◆ **Information supplied**
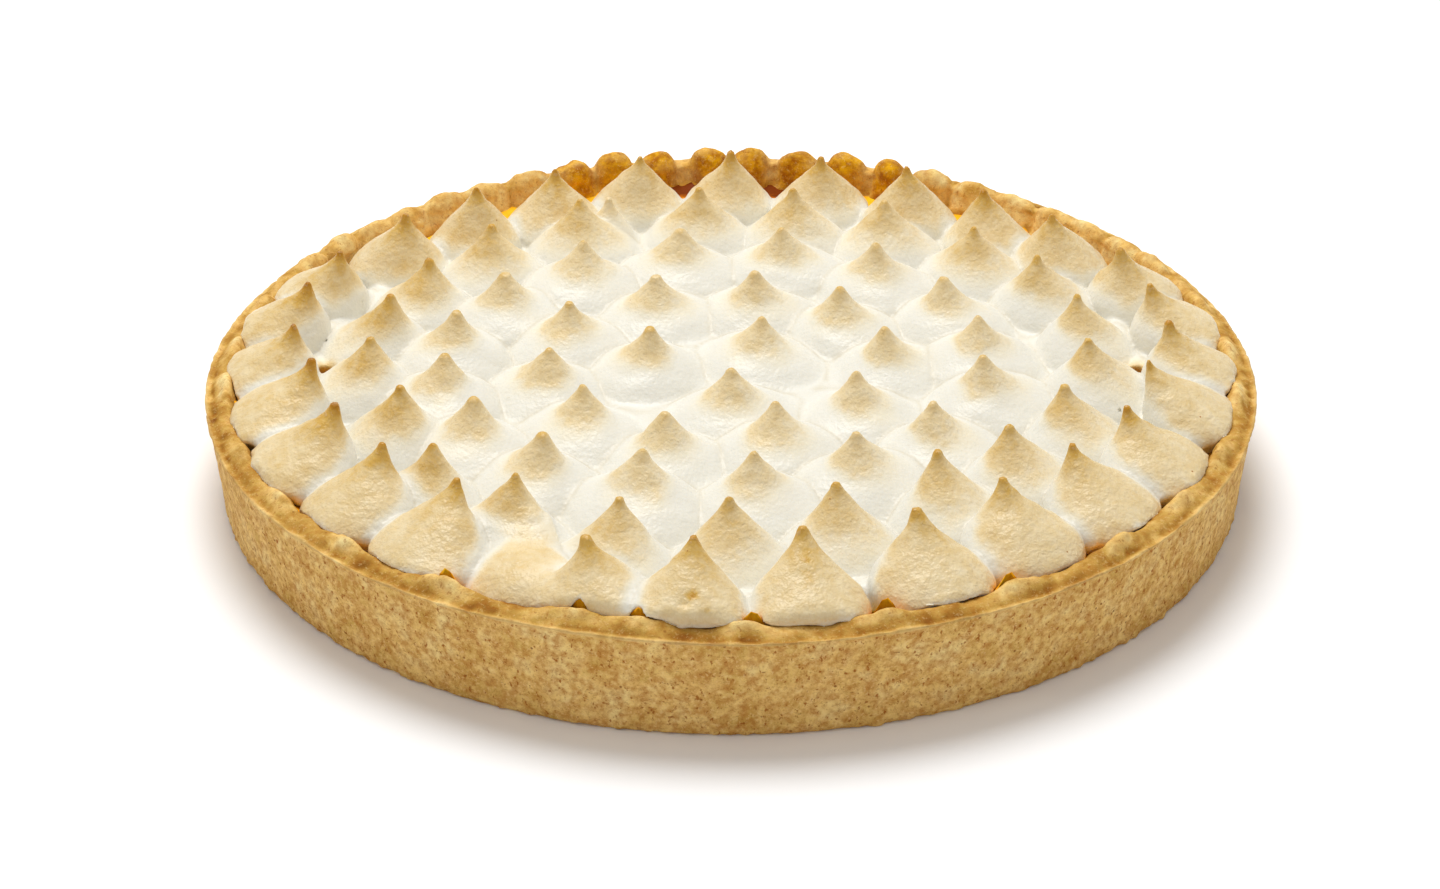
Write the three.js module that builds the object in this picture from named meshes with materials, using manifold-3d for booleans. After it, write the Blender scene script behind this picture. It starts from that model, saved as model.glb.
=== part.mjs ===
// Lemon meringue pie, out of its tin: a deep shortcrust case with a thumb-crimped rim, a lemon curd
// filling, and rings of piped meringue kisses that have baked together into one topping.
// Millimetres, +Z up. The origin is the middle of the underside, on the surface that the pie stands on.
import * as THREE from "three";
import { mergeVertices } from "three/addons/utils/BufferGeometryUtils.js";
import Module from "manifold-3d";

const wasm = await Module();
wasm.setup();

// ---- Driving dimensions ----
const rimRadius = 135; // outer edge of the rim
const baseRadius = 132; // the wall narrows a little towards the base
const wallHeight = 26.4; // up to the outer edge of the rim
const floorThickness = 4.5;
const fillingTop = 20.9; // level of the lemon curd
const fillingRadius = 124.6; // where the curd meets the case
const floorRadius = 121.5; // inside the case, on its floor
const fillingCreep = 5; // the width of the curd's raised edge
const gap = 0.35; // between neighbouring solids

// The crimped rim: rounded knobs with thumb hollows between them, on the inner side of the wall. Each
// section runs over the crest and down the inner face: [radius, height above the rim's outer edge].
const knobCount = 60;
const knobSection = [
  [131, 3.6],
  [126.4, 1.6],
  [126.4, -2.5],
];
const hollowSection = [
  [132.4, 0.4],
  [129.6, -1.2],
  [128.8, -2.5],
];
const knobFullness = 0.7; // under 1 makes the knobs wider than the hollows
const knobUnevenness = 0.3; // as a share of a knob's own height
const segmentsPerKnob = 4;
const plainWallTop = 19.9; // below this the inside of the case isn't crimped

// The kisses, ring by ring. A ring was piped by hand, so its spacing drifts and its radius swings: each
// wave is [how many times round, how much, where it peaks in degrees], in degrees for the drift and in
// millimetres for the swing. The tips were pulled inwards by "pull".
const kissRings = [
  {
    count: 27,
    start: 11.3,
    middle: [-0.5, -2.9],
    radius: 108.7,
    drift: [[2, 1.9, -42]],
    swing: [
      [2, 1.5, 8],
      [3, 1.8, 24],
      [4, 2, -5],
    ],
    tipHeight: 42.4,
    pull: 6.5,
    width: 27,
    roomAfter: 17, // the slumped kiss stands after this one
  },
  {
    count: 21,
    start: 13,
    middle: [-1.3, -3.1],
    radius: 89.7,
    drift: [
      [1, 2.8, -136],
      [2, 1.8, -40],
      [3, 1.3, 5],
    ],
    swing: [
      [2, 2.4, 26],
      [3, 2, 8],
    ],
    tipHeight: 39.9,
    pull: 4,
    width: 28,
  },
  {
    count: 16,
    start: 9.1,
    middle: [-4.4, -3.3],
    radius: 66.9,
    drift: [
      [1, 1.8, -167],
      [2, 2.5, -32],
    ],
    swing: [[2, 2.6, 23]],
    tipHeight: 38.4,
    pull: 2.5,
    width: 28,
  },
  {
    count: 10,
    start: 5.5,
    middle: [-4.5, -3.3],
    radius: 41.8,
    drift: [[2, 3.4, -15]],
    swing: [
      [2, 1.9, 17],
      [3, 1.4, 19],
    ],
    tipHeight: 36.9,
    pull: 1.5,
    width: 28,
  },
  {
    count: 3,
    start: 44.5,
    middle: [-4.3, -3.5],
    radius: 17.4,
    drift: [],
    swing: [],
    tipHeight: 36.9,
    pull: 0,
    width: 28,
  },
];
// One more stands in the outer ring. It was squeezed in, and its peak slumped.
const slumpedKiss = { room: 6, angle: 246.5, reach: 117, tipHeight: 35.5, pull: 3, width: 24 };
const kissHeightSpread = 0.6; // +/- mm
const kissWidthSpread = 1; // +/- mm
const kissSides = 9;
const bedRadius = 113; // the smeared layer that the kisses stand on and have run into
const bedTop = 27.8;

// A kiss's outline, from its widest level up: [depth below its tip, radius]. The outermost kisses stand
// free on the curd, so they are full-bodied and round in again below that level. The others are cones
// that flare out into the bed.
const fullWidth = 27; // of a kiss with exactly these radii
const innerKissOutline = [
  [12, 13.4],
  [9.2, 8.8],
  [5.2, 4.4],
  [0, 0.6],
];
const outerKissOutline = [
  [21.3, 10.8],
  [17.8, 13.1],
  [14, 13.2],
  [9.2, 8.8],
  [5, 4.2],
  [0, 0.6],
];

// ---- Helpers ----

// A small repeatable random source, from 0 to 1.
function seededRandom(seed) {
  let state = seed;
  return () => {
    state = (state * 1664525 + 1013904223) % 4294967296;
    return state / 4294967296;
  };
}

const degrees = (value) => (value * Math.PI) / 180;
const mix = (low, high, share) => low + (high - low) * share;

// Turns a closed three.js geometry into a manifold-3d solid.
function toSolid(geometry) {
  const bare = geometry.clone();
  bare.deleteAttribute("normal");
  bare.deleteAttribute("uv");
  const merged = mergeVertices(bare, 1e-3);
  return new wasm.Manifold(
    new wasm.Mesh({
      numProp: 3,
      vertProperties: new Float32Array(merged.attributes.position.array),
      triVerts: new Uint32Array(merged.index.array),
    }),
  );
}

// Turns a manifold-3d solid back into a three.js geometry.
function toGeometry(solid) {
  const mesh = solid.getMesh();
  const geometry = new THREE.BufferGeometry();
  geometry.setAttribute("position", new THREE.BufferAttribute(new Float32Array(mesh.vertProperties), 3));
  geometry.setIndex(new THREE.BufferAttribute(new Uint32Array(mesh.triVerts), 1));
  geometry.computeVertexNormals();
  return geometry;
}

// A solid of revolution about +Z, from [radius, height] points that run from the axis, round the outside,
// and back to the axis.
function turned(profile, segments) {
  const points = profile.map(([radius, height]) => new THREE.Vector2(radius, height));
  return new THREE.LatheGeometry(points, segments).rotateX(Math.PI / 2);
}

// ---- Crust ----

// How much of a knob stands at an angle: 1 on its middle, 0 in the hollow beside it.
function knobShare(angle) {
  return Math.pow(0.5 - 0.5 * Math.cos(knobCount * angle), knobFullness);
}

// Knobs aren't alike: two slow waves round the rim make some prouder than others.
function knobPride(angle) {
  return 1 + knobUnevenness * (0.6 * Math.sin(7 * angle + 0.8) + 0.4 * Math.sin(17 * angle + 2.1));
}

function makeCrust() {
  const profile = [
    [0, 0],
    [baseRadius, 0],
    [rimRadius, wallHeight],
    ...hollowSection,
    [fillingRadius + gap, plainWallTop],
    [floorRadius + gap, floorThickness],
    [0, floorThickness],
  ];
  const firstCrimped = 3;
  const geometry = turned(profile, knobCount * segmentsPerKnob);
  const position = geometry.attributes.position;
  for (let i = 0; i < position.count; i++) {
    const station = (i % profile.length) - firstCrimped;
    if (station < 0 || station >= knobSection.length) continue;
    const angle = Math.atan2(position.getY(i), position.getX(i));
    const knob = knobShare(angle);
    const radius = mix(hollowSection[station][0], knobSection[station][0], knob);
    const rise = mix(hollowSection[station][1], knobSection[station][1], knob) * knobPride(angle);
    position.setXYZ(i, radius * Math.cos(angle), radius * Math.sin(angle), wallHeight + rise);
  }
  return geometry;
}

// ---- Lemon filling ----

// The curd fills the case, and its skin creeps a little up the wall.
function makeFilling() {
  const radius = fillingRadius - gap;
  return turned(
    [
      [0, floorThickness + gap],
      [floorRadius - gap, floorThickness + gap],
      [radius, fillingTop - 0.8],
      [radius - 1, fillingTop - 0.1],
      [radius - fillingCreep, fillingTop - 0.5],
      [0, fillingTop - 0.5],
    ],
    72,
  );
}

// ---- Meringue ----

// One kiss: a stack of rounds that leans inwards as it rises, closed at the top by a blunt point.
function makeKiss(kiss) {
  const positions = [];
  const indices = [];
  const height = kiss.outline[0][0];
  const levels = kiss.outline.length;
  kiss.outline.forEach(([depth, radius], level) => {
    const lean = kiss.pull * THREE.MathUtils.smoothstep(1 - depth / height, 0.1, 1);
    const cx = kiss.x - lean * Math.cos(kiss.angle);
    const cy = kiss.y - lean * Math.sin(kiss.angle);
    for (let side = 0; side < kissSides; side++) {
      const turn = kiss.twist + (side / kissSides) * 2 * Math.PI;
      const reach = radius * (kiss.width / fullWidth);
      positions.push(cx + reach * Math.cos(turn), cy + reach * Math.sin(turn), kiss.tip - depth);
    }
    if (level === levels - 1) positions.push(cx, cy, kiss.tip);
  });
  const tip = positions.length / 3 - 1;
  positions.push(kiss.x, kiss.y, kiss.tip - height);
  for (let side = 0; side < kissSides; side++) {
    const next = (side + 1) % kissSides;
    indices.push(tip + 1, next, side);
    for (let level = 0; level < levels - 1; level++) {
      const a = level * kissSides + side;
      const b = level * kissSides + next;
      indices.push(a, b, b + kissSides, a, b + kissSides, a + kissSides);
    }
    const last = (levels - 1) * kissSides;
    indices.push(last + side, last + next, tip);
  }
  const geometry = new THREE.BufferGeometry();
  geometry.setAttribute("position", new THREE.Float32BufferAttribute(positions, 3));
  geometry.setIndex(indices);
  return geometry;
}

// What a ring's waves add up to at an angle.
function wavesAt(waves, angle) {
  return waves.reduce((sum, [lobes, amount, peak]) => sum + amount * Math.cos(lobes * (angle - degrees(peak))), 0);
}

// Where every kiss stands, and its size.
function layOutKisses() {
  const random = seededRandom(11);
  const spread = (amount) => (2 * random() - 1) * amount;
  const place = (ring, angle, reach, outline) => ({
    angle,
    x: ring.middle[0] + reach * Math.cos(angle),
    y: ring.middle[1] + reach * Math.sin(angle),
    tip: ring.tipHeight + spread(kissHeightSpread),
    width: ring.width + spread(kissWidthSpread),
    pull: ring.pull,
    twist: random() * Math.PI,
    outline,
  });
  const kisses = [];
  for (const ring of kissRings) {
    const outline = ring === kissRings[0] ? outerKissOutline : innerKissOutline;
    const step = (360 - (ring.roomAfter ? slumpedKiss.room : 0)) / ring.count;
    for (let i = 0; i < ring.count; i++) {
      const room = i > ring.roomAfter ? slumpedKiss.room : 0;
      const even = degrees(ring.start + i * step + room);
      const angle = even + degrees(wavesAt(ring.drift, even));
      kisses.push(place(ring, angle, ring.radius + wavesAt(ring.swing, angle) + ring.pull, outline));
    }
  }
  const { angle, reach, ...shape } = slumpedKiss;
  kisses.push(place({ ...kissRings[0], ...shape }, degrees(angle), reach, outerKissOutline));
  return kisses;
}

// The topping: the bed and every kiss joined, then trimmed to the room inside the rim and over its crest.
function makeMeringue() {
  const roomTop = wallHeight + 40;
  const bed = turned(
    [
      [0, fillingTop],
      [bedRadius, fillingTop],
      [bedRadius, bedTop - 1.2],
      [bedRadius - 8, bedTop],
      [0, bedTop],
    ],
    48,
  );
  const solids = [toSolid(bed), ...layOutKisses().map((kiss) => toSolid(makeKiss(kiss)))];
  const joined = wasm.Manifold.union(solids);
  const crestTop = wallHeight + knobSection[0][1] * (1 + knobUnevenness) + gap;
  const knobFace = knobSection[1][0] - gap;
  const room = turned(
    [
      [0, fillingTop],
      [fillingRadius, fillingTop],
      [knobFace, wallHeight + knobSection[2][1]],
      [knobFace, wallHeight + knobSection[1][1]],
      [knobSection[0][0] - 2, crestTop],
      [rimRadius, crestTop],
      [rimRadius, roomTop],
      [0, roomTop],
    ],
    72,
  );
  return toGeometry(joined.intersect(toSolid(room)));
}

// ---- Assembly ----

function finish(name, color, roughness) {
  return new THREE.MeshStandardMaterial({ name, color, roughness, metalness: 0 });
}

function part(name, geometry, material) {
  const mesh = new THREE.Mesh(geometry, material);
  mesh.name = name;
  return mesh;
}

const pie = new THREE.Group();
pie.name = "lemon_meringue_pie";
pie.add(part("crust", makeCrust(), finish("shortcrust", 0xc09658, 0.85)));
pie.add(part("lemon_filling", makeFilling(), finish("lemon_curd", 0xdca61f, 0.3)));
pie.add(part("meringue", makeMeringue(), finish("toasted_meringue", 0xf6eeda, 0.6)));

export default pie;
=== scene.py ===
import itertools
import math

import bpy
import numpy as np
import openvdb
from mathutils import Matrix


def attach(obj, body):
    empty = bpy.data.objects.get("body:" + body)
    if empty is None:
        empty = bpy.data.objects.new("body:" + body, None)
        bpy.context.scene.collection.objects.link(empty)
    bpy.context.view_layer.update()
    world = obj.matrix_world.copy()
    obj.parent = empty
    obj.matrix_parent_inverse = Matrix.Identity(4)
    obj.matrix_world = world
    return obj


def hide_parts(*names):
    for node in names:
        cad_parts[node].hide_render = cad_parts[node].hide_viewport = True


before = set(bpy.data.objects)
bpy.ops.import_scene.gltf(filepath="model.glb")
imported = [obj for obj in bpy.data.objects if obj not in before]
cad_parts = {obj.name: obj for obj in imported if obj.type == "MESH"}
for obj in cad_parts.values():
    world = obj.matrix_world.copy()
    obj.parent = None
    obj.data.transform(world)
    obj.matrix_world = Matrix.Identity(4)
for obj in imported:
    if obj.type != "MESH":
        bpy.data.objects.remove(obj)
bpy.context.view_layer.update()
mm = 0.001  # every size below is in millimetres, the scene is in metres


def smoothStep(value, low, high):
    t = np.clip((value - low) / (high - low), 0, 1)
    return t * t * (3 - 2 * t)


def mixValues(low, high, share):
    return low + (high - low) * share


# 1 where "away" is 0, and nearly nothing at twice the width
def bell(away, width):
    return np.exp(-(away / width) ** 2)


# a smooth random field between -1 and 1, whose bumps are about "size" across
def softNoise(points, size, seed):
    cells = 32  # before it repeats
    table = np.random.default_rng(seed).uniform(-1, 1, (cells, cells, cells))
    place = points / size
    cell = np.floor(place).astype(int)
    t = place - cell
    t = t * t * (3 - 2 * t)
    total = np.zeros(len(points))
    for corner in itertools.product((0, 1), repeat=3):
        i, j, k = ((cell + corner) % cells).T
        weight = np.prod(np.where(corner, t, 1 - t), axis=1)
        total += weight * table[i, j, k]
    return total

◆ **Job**
Using the material above, state how many lines include the string "body". Answer with a single number.

◆ **Task output**
3